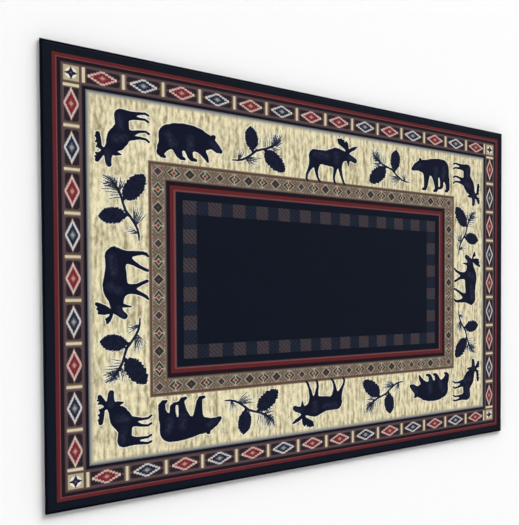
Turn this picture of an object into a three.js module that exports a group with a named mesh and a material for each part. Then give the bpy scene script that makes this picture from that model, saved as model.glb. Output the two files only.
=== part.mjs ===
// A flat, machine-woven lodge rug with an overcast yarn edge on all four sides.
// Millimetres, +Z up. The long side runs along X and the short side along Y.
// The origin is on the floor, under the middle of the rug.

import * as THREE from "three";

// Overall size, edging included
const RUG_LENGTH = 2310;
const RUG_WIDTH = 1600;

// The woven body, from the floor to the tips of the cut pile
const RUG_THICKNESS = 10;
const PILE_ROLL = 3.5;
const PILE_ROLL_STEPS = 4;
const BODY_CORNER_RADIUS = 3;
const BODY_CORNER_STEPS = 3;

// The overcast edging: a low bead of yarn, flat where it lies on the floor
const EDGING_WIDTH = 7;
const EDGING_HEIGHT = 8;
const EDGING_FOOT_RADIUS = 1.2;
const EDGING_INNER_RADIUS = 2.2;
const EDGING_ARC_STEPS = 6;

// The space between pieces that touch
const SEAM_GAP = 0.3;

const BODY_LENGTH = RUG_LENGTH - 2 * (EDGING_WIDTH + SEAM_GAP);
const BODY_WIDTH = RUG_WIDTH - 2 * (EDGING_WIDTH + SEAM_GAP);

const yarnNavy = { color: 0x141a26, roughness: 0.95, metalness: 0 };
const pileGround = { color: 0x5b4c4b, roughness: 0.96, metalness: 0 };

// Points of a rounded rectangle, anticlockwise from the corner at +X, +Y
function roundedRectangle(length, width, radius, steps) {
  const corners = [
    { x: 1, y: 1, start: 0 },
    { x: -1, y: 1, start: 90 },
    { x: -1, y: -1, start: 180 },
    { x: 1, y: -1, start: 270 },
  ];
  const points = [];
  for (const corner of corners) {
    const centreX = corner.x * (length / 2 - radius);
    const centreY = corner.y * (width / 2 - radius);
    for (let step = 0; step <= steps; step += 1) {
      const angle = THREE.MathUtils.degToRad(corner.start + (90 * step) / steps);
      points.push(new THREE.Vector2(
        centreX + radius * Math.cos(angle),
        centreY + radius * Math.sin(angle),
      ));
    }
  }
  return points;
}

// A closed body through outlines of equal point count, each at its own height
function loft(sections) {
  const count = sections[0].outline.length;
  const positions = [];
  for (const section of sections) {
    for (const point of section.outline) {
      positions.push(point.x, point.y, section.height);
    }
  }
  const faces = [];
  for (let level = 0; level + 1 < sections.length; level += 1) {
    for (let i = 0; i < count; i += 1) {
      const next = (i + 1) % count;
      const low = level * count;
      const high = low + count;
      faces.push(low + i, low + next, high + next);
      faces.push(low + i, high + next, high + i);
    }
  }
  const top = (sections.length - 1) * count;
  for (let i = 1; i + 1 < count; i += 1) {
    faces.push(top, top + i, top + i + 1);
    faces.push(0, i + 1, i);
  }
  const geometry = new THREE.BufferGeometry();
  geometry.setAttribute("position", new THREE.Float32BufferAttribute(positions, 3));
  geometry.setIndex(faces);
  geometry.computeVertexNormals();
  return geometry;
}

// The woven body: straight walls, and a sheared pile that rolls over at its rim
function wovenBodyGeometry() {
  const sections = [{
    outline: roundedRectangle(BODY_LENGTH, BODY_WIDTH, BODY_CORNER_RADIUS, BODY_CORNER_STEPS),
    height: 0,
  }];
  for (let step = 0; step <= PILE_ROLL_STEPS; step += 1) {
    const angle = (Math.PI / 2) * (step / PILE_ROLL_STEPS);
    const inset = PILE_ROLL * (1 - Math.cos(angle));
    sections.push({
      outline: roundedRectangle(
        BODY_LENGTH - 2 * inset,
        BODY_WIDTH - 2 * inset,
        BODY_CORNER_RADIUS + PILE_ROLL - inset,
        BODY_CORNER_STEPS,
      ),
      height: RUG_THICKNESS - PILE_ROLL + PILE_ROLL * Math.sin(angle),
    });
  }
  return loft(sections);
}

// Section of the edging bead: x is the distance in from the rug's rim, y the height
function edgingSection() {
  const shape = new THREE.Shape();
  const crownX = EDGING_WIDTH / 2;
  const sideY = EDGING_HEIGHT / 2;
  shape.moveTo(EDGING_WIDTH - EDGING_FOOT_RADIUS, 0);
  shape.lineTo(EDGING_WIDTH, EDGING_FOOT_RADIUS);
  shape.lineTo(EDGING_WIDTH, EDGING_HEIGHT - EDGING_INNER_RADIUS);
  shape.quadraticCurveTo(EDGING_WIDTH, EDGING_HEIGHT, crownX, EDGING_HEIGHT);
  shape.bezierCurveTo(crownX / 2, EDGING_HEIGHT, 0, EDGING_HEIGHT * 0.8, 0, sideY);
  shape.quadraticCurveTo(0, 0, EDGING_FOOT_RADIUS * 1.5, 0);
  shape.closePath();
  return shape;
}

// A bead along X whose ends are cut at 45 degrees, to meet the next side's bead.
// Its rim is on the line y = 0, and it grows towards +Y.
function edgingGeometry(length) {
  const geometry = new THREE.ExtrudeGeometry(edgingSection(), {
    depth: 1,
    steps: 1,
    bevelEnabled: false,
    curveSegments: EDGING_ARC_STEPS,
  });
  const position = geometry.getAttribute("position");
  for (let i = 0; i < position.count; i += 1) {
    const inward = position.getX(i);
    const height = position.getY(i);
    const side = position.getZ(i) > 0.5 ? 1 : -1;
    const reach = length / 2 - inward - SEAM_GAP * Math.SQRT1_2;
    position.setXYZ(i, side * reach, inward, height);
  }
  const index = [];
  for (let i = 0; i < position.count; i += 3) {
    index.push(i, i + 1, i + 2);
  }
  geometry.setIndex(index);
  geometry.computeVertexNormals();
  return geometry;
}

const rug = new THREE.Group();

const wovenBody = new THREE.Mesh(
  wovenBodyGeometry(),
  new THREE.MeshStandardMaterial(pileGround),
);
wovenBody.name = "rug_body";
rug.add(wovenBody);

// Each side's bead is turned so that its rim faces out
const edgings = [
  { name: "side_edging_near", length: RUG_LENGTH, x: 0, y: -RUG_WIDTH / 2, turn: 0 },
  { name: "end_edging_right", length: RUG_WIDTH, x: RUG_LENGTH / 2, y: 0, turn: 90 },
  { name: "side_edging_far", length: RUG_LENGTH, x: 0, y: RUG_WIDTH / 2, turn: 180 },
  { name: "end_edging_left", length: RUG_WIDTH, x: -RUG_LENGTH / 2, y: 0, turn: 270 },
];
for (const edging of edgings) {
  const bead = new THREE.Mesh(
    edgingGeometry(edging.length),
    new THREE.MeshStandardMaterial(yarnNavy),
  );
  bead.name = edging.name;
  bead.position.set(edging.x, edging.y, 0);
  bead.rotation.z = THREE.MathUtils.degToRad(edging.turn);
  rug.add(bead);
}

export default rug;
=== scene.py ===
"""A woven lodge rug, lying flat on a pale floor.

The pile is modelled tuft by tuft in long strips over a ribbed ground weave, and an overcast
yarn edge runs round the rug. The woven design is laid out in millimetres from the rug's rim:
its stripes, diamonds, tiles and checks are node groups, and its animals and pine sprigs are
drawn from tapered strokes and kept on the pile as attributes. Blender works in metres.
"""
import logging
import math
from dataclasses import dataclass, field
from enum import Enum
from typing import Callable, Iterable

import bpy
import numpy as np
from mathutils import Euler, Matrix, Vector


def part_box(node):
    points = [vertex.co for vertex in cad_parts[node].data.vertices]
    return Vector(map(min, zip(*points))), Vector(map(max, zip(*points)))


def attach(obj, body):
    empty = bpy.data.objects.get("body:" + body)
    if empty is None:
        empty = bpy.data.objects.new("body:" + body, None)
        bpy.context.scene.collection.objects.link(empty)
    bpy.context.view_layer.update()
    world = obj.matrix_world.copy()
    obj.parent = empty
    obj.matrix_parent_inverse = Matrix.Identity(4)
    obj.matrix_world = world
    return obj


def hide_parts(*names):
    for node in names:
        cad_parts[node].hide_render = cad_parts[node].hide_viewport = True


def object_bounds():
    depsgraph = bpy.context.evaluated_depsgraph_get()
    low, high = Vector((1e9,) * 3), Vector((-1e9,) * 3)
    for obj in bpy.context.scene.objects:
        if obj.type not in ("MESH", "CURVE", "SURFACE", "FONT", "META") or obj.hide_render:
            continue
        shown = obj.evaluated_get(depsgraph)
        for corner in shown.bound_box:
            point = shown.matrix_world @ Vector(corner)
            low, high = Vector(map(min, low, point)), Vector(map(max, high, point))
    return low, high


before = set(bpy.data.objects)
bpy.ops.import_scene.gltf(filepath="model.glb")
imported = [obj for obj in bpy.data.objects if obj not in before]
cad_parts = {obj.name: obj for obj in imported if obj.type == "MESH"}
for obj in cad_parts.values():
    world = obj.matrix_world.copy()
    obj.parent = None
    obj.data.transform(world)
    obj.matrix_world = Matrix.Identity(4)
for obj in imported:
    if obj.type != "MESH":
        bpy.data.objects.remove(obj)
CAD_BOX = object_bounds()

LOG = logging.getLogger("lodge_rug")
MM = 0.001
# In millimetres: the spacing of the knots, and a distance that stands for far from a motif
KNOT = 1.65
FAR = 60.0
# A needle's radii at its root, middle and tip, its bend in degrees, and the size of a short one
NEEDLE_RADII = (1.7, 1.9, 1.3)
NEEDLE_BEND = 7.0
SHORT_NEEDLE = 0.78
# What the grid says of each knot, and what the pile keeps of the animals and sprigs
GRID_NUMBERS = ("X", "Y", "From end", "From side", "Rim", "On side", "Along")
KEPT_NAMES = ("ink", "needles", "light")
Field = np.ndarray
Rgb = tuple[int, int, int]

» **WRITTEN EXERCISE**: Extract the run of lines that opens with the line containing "bead.position.set(edging.x, edging.y, 0);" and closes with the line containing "low, high = Vector((1e9,)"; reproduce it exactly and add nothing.

» **ANSWER TO THIS TASK**:
  bead.position.set(edging.x, edging.y, 0);
  bead.rotation.z = THREE.MathUtils.degToRad(edging.turn);
  rug.add(bead);
}

export default rug;
=== scene.py ===
"""A woven lodge rug, lying flat on a pale floor.

The pile is modelled tuft by tuft in long strips over a ribbed ground weave, and an overcast
yarn edge runs round the rug. The woven design is laid out in millimetres from the rug's rim:
its stripes, diamonds, tiles and checks are node groups, and its animals and pine sprigs are
drawn from tapered strokes and kept on the pile as attributes. Blender works in metres.
"""
import logging
import math
from dataclasses import dataclass, field
from enum import Enum
from typing import Callable, Iterable

import bpy
import numpy as np
from mathutils import Euler, Matrix, Vector


def part_box(node):
    points = [vertex.co for vertex in cad_parts[node].data.vertices]
    return Vector(map(min, zip(*points))), Vector(map(max, zip(*points)))


def attach(obj, body):
    empty = bpy.data.objects.get("body:" + body)
    if empty is None:
        empty = bpy.data.objects.new("body:" + body, None)
        bpy.context.scene.collection.objects.link(empty)
    bpy.context.view_layer.update()
    world = obj.matrix_world.copy()
    obj.parent = empty
    obj.matrix_parent_inverse = Matrix.Identity(4)
    obj.matrix_world = world
    return obj


def hide_parts(*names):
    for node in names:
        cad_parts[node].hide_render = cad_parts[node].hide_viewport = True


def object_bounds():
    depsgraph = bpy.context.evaluated_depsgraph_get()
    low, high = Vector((1e9,) * 3), Vector((-1e9,) * 3)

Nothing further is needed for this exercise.